The roots of our problem in hockey
By Keith Hendrickson
The terrible and tragic incident of Jack Jablonski’s hockey injury has quickly opened up many eyes to what our game has grown into over the past 10 years or so. Some of us who have been involved in hockey for decades have discussed and tried to address the growing violence in our game.
Last week, the Minnesota State High School League was allowed to immediately add more severe punishment for three violent offenses: hitting from behind, boarding and head contact. The intent here is obviously good, but we must not fool ourselves and think more severe rules are the only answer. To think that would only do a disservice to what has happened and decrease our chances to actually address the roots of these violent problems.
First of all, this violent and disrespectful nature of our game does not have its roots embedded at the high school level, for it starts much earlier than that. In the lower levels of youth, where skill development and fun should be the primary goals, too many programs are too worried about tryouts and winning.
Too many programs spend a lot of their resources on the “elite minority.” Weekend tournaments including a lot of driving, hotel staying and killing time are the norm way too often. I am sure that these constant weekend excursions have little if anything to do with real hockey skill development. In fact, the ultimate goal of all these tournaments is winning the championship, the biggest trophy and for the sponsoring team, to make money.
The lack of skill development accomplished by playing tons of games and traveling to the far ends of the Midwest have been documented by many extremely knowledgeable hockey people already, so that is another discussion for another day.
The pressures of winning at these young ages helps foster the disrespect for opponents and the game. Many coaches of young kids stress the same basic concepts: work hard, do not make mistakes, play the body, etc.
Youth hockey should not be “work.” Work comes later in life and is something adults get paid to do or they would not do it. Mistakes are part of the learning process and for a young player not to make mistakes simply means he is not trying to get better. Play the body usually has meant to hit opponents.
Work hard and hit people ... none of this has much to do with skill development but has a lot to do with our current state of affairs.
Too many coaches are confused about hitting and checking. Hitting is trying to knock someone on their butts. Checking is skillful and to be a good checker incorporates a lot of various physical and mental skills. Checking, like so many other fundamental skills, are not being taught these days. Too much time and effort is spent on systems to help win games and hitting opponents is part of those systems.
Checking oftentimes involves physical contact. It should – hockey has always been a physical contact sport. But we don’t see many good checks anymore, just a lot of players flying around as fast as they can trying to hit someone. Young players are simply getting bad information which puts themselves and others in possible harms way as well as takes away the skill development.
Instead of youngsters becoming better hockey players, they hope simply to survive the cuts from teams and the physical trauma associated with trying to win every weekend.
I am certainly in favor of rule changes that will truly help with the safety of our players. But rules pertaining to these areas are already in the books. Checking from behind, boarding and head contact are already rules with various punishments attached. Most good officials try not to dictate the outcome of games and yet at the same time, try their best to call the penalties that occur. This is a balancing act.

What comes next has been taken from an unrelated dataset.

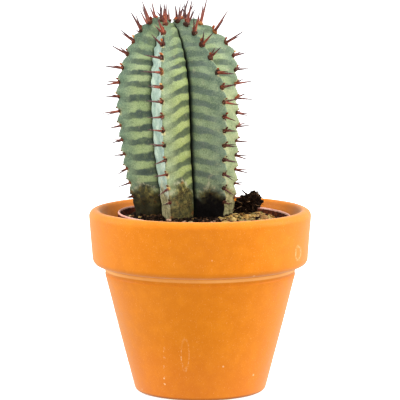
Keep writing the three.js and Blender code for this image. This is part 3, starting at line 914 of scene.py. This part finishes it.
on_dark_rib = spine_rib == DARK_RIB
bud_walk = np.minimum(spine_walk + 1.9, crest_length - 2)
bud_scale = draw.uniform(0.7, 1.15, main_count) * (0.5 + 0.5 * spine_rise)
pad_scale = 0.9 + 0.55 * spine_rise + 0.25 * on_dark_rib
bud_centre = stem_skin(spine_rib, 1, np.zeros(main_count), bud_walk, -0.15)
pad_centre = stem_skin(spine_rib, 1, np.zeros(main_count), spine_walk + 0.3, -0.15)
bud_rings, bud_poles = balls(
    np.concatenate([bud_centre, pad_centre]),
    unit(np.concatenate([main_dir + [0, 0, 0.5], main_dir])),
    np.concatenate([bud_scale[:, None] * BUD_SHAPE, pad_scale[:, None] * PAD_SHAPE]),
)
bud_tint = draw.uniform(0, 1, 2 * main_count) * np.tile(np.where(on_dark_rib, 0.55, 1.0), 2)
buds = bodies_piece(
    "buds",
    leaned(bud_rings),
    leaned(bud_poles),
    {
        "pad": np.repeat([0.0, 1.0], main_count)[:, None, None],
        "tint": bud_tint[:, None, None],
        "upward": np.tile(spine_rise, 2)[:, None, None],
    },
)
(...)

Up to this point in time, officials have not called enough of these types of penalties as the rules were. Why do some think the officials will now call more penalties with stiffer rules? Officials are humans and most good officials do not want to impact the outcome of a big game.
More severe punishments for some of these dangerous rule violations may therefore make it harder for officials to actually make the call now. Many of the more serious penalties were not being called enough prior to these changes. And now more severe rules over time are going to do what?
A tight playoff game, a player gets his hands and stick up to an opponent’s head, nothing flagrant. Do you believe that the official will call the five-minute major for head contact or will he maybe call a two-minute high sticking penalty?
This is the reality of these kinds of situations. Stiffer rules are only one part of changing the current state of affairs. These high school players of today grew up looking at stop signs on all players’ backs .... that message has not gotten though apparently.
This regression of our game has happened over time. More severe rule changes are not the big answer. What we have to have is a change in our hockey culture, starting at the youth levels. Skill development over winning; fun over stress and respect over intimidation.
If our kids are allowed to develop skills and have fun in that process, the better players will be the better players, the better teams will be the better teams AND the game will become safer. No player or team can maximize their potential if individual skill development is superseded by winning.
Because of our passion for hockey, we can work together to change this current hockey culture. For the sake of the game and for the safety of the kids that play it, we MUST change the status quo.
These changes MUST start at the youth levels! There can be no other serious solution that addresses the roots of our problems to our game.